Developers run for profit, so the extra costs of providing units below market value are generally added to other home prices, forcing up the cost of housing not protected under inclusionary zoning rules. The rules can also act as a disincentive to build and reduce the total number of new homes coming online in a city.

Getting the policy right is a delicate balancing act. Not forcing developers to provide some homes at realistically affordable rates means many will never be able to afford adequate housing; requisitioning too many units can drive up overall prices or lower supply.

Changes made by the Progressive Conservatives in 2019 limited the scope of inclusionary zoning. Part of Bill 108 (More Homes, More Choice Act) restricted cities from issuing blanket inclusionary zoning policies within their borders; they can now only be applied around major transit stations.

The Region of Peel is nearing the end of a review of its current and proposed higher order transit routes, revealing where cities will be able to compel developers to build affordable units. They include the route of the Hurontario LRT, Mississauga Transitway, Queen Street BRT and GO train stations.

The Region of Peel is currently at the early stages of considering and drafting the inclusionary zoning rules it will apply to these areas. Staff are contemplating what percentage of units should be affordable and how policies should be applied across the Region. At this stage, there are more questions than answers as Peel prepares to take its first tentative step onto the tightrope of inclusionary zoning.

A presentation heard by councillors Thursday showed some areas of the region, particularly along the Hurontario LRT, could absorb the cost of inclusionary zoning. More far-flung transit hubs in the suburban corners of Peel might struggle. In order to maximize affordable units without chasing developers away, Peel is considering a sliding scale of unit demands based on the popularity of a particular area.

Since developers essentially view the policy as another cost to contend with, early adoption and a slow phase-in could help to keep the building industry on side.

In a lengthy submission to the Region of Peel’s Planning and Growth Management Committee, BILD, a major development lobby group, raised concerns. Fighting to keep costs down for its development members, the organization suggested any inclusionary zoning policies should come with generous incentives to offset the costs.

“The Region’s proposed direction with inclusionary zoning to address the need for long-term affordability is consistent with best practices in other cities but is not fully accompanied by the offsets, incentives, or subsidies offered elsewhere to make it a viable, sustainable proposition for the private sector,” BILD wrote.

An analysis of inclusionary zoning across North America included in BILD’s submission noted that application fees, development charges, parkland contributions and Section 37 payments can account for between 20 and 25 percent of a unit cost.

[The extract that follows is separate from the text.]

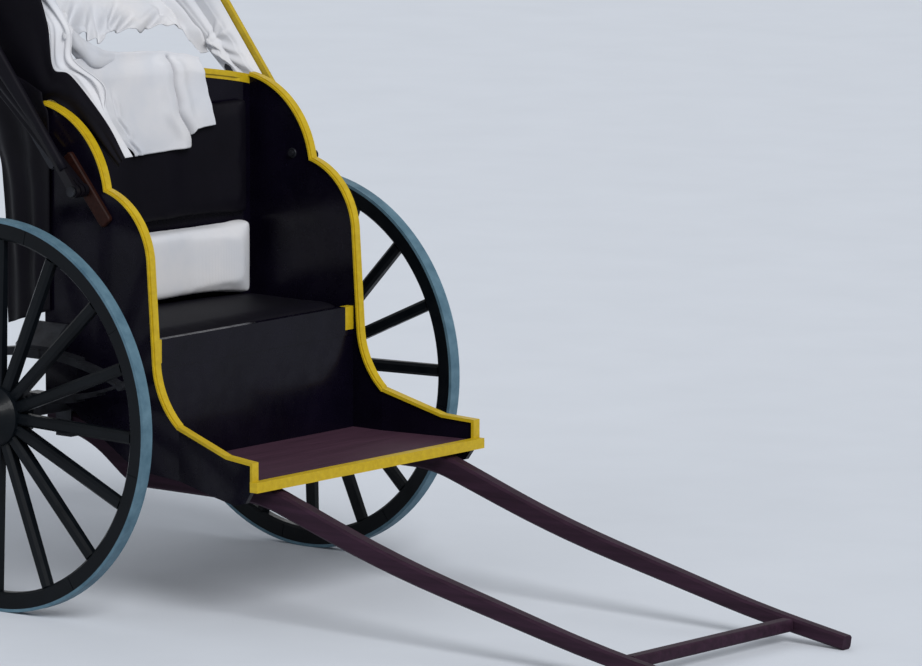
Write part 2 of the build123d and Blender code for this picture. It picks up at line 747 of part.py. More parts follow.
# Hood: wooden blocks on the body's sides, pins and stays
for side, sign, _ in SIDES:
    block_turn = math.radians(-BLOCK_LEAN)
    block_plane = Plane(
        origin=(PIVOT_X, sign * BODY_HALF, PIVOT_Z),
        x_dir=(math.sin(block_turn), 0, math.cos(block_turn)),
        z_dir=(0, sign, 0),
    )
    with BuildPart() as block:
        with BuildSketch(block_plane):
            RectangleRounded(BLOCK_LENGTH, BLOCK_WIDE, 10)
        extrude(amount=BLOCK_THICK)
        chamfer(block.faces().sort_by(Axis.Y)[-1 if sign > 0 else 0].edges(), length=3)
    save(block, f"hood_block_{side}")

    pin_plane = Plane(
        origin=(PIVOT_X, sign * (BODY_HALF + BLOCK_THICK), PIVOT_Z), x_dir=(1, 0, 0), z_dir=(0, sign, 0)
    )
    with BuildPart() as pin:
        with BuildSketch(pin_plane):
            Circle(PIN_R)
        extrude(amount=PIN_LONG)
        with BuildSketch(pin_plane.offset(PIN_LONG - 2)):
            Circle(PIN_R + PIN_HEAD)
        extrude(amount=PIN_HEAD)
    save(pin, f"hood_pin_{side}")

    # Flat iron stay that holds the rear bow, from a foot on the side panel
    _, rear_degrees, rear_half, _ = BOWS[0]
    rear_lean = math.radians(rear_degrees)
    stay_head = (PIVOT_DX - STAY_REACH * math.sin(rear_lean), PIVOT_Z + STAY_REACH * math.cos(rear_lean))
    stay_middle = ((STAY_FOOT[0] + stay_head[0]) / 2, (STAY_FOOT[1] + stay_head[1]) / 2)
    stay_inner = rear_half - BOW_THICK
    with BuildPart() as stay:
        with BuildSketch(side_plane(sign * (stay_inner - STAY_THICK / 2))):
            SlotCenterPoint(center=stay_middle, point=stay_head, height=STAY_WIDE)
        extrude(amount=STAY_THICK / 2, both=True)
        foot_middle = (stay_inner - STAY_THICK + BODY_HALF) / 2
        with BuildSketch(side_plane(sign * foot_middle)):
            with Locations(STAY_FOOT):
                Circle(STAY_WIDE / 2 + 2)
        extrude(amount=foot_middle - BODY_HALF, both=True)
    save(stay, f"hood_stay_{side}")

# Hood bows, bent from flat strips, and the cloth that hangs behind each when it is folded
for name, lean, half, reach in BOWS:
    with BuildPart() as bow:
        with BuildSketch(bow_plane(lean)):
            for inset, mode in ((0, Mode.ADD), (BOW_THICK, Mode.SUBTRACT)):
                edge = half - inset
                top = reach - inset
                with BuildLine():
                    FilletPolyline((-edge, 0), (-edge, top), (edge, top), (edge, 0), radius=BOW_CORNER - inset)
                    Line((edge, 0), (-edge, 0))
                make_face(mode=mode)
        extrude(amount=BOW_WIDE / 2, both=True)
        for side, sign, _ in SIDES:
            eye = Plane(
                origin=(PIVOT_X, sign * (half - BOW_THICK), PIVOT_Z), x_dir=(1, 0, 0), z_dir=(0, sign, 0)
            )
            with BuildSketch(eye):
                Circle(BOW_EYE_R)
            extrude(amount=BOW_THICK)
            with BuildSketch(eye.offset(-1)):
                Circle(PIN_R + ARM_CLEARANCE)
            extrude(amount=BOW_THICK + 2, mode=Mode.SUBTRACT)
    save(bow, f"hood_bow_{name}")

    with BuildPart() as cloth:
        for turn, inner_half, inner_reach, thick, start in CLOTH_SECTIONS[name]:
            with BuildSketch(bow_plane(turn)):
                for grow, mode in ((thick, Mode.ADD), (0, Mode.SUBTRACT)):
                    edge = inner_half + grow
                    top = inner_reach + grow
                    with BuildLine():
                        FilletPolyline(
                            (-edge, start), (-edge, top), (edge, top), (edge, start), radius=BOW_CORNER + grow
                        )
                        Line((edge, start), (-edge, start))
                    make_face(mode=mode)
        loft(ruled=True)
    save(cloth, f"hood_cloth_{name}")

# Curtain drawn up inside the rear bow, its right end falling forward inside the body
# Distance along y and reach from the pivot of the curtain's lower edge, from right to left
HEM = [
    (-414.0, 430.0),
    (-300.0, 465.0),
    (-60.0, 505.0),
    (120.0, 525.0),
    (330.0, 490.0),
    (395.0, 372.0),
    (414.0, 340.0),
]
CURTAIN_TOP = 760.0
CURTAIN_THICK = 16.0
# Side view of the falling end, forward of the axle and up
FALL_END = [
    (244.0, 1151.0),
    (156.0, 1243.0),
    (150.0, 1318.0),
    (49.0, 1371.0),
    (29.0, 1431.0),
    (-30.0, 1500.0),
    (-300.0, 1600.0),
    (-400.0, 1525.0),
    (-210.0, 1362.0),
    (-85.0, 1374.0),
    (-55.0, 1305.0),
    (39.0, 1294.0),
    (199.0, 1114.0),
]
FALL_Y = -365.0
with BuildPart() as curtain:
    with BuildSketch(bow_plane(rear_degrees)):
        with BuildLine():
            FilletPolyline(
                HEM[-1],
                (HEM[-1][0], CURTAIN_TOP),
                (HEM[0][0], CURTAIN_TOP),
                HEM[0],
                radius=BOW_CORNER - BOW_THICK - 2,
            )
            Polyline(*HEM)
        make_face()
    extrude(amount=CURTAIN_THICK / 2, both=True)
    with BuildSketch(side_plane(FALL_Y)):
        with BuildLine():
            Polyline(*FALL_END, close=True)
        make_face()
    extrude(amount=CURTAIN_THICK / 2, both=True)
save(curtain, "hood_curtain")
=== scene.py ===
import bpy
import bmesh
import json
import math
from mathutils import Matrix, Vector, noise


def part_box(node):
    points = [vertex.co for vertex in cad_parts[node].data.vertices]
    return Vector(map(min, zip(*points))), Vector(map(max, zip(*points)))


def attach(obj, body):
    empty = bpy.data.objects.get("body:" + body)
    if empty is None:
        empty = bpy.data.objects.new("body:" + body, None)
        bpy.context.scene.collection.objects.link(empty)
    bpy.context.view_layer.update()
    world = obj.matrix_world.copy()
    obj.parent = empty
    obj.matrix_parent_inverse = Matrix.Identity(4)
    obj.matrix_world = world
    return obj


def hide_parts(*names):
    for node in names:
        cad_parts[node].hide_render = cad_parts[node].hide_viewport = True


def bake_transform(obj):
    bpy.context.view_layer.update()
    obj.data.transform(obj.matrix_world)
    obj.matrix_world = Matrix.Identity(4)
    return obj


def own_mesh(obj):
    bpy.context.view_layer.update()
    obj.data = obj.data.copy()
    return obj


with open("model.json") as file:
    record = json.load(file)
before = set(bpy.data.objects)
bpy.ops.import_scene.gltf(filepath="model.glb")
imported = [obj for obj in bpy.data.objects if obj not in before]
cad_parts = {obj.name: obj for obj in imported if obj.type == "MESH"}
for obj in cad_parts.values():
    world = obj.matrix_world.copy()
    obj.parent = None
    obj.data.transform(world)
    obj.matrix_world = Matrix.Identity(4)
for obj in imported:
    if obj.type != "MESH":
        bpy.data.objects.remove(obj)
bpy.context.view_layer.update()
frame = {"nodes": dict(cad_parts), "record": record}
NODES = frame["nodes"]
scene = bpy.context.scene

# The axle's place in the frame, and the hood's pivot forward of it and over the floor
AXLE_X = sum(corner[0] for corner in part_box("axle")) / 2
PIVOT_FORWARD = 0.130
PIVOT_HEIGHT = 1.065
PIVOT = Vector((AXLE_X + PIVOT_FORWARD, 0.0, PIVOT_HEIGHT))
# Thickness of the lining, of the hood, curtain and hanging ends, and of the cloth over the crest
LINING_CLOTH = 0.0012
HOOD_CLOTH = 0.0018
CREST_CLOTH = 0.0022


def at(x, y, z):
    """Point at x forward of the axle, y to the left and z up."""
    return Vector((AXLE_X + x, y, z))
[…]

The example was included to show how inclusionary zoning could send prices soaring if it is mishandled.

Apprehensive as the development industry is about being forced to offer affordable units, its track record in Peel for doing so voluntarily is poor. The redevelopment plans for Mississauga’s Square One mall, for example, do not include a single unit of affordable housing. Mississauga’s downtown already allows unlimited building heights. Short of forcing developers to cough up, the City has few options to negotiate affordable units.

Regional staff are aware of the development industry’s desire to see incentives offered to them and have included some examples in their early work. Staff also plan to adopt the sliding scale of demands and incentives based on where in the region developers plan to build.

Introducing the process successfully will be difficult, but it could be a key tool in Peel. For years, the Region’s housing strategies have failed residents and council is running short of options.

Draft policies will be presented to the Region’s Planning and Growth Management Committee on June 17.